Description of the task → Search the records below for the word "materials". Pull out each line that has it.

Entries with parts and joints:
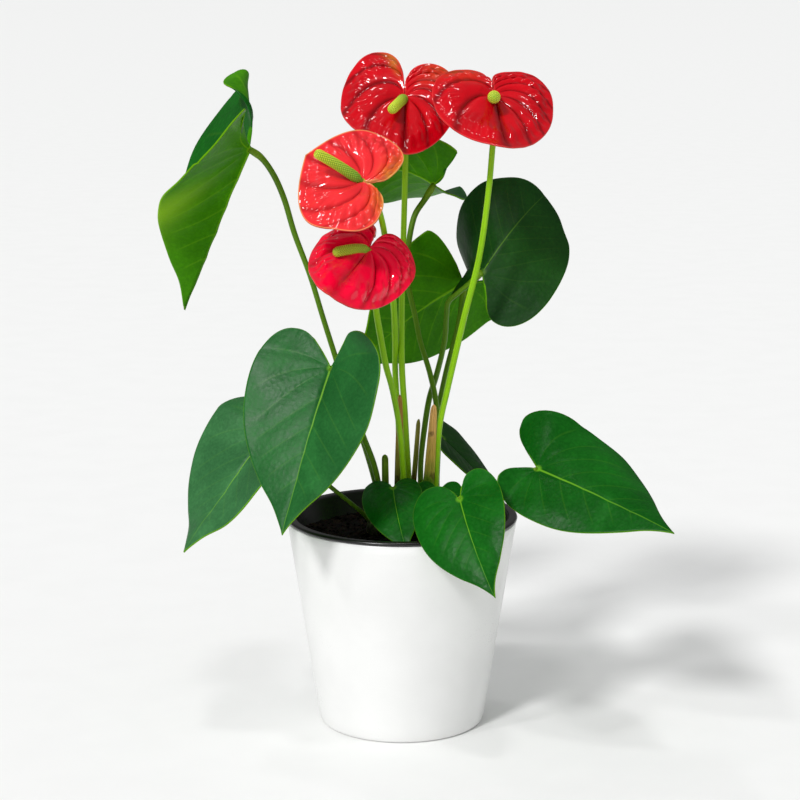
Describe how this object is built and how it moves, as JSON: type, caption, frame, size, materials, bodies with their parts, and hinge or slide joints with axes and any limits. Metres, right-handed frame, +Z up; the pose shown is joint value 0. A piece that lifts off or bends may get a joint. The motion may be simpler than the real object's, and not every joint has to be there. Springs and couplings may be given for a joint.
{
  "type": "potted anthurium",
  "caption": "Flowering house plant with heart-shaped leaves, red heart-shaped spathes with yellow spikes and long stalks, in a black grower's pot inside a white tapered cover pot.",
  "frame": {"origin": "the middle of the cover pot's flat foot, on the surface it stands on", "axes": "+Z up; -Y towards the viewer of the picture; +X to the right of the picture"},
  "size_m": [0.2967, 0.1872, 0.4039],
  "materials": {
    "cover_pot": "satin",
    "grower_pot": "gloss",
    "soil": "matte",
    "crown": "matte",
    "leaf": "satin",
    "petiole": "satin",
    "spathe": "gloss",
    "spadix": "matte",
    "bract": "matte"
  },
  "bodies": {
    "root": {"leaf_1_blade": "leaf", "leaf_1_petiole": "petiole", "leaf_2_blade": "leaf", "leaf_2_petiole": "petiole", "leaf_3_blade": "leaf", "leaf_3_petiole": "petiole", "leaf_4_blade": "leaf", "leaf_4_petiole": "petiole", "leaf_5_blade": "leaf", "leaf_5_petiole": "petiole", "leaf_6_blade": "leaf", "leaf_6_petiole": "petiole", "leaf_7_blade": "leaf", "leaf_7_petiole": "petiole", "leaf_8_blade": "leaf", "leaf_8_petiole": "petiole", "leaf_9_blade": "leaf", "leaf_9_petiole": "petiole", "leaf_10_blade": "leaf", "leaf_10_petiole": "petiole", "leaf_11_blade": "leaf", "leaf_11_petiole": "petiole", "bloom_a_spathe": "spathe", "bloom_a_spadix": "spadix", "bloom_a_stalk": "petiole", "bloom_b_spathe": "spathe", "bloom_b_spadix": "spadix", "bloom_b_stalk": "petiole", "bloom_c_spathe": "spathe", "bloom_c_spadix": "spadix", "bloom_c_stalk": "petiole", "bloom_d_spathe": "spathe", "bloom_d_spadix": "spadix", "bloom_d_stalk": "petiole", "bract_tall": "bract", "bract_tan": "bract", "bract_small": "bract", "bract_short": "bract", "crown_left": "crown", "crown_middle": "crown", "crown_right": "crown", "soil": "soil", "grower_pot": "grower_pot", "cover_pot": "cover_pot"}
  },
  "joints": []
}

--

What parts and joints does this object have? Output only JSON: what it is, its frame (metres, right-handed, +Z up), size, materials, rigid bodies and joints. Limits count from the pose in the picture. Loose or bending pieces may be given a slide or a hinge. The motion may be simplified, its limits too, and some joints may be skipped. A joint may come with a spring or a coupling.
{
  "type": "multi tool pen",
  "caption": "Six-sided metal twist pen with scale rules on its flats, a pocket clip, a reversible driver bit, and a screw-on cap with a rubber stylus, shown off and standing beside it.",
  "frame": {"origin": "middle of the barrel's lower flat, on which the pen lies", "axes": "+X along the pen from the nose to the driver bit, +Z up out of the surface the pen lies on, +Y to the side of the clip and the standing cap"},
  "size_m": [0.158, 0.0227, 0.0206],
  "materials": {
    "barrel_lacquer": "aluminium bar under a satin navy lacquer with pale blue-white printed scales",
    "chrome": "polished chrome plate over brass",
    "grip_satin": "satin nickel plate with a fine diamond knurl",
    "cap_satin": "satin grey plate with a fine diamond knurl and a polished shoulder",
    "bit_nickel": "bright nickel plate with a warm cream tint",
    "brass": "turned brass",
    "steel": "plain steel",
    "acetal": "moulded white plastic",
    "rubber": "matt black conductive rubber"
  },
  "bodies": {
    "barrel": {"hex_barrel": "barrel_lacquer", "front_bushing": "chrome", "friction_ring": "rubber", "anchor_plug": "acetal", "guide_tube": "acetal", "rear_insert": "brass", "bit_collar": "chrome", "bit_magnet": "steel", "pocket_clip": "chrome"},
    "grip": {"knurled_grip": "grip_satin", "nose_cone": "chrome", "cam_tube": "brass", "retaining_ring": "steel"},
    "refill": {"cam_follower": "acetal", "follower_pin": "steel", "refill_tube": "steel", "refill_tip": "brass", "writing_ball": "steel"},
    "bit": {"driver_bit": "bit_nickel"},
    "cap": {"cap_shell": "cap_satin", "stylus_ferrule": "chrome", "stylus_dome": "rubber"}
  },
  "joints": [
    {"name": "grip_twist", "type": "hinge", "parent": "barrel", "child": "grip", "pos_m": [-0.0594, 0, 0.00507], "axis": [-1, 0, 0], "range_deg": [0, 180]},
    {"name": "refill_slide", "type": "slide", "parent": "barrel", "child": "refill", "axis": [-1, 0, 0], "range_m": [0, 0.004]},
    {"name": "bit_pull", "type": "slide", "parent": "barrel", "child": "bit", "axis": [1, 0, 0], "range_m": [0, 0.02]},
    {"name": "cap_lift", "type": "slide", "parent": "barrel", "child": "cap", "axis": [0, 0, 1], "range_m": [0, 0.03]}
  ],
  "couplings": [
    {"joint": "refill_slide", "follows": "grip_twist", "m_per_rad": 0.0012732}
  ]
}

Right answer →
Describe how this object is built and how it moves, as JSON: type, caption, frame, size, materials, bodies with their parts, and hinge or slide joints with axes and any limits. Metres, right-handed frame, +Z up; the pose shown is joint value 0. A piece that lifts off or bends may get a joint. The motion may be simpler than the real object's, and not every joint has to be there. Springs and couplings may be given for a joint.
  "materials": {
What parts and joints does this object have? Output only JSON: what it is, its frame (metres, right-handed, +Z up), size, materials, rigid bodies and joints. Limits count from the pose in the picture. Loose or bending pieces may be given a slide or a hinge. The motion may be simplified, its limits too, and some joints may be skipped. A joint may come with a spring or a coupling.
  "materials": {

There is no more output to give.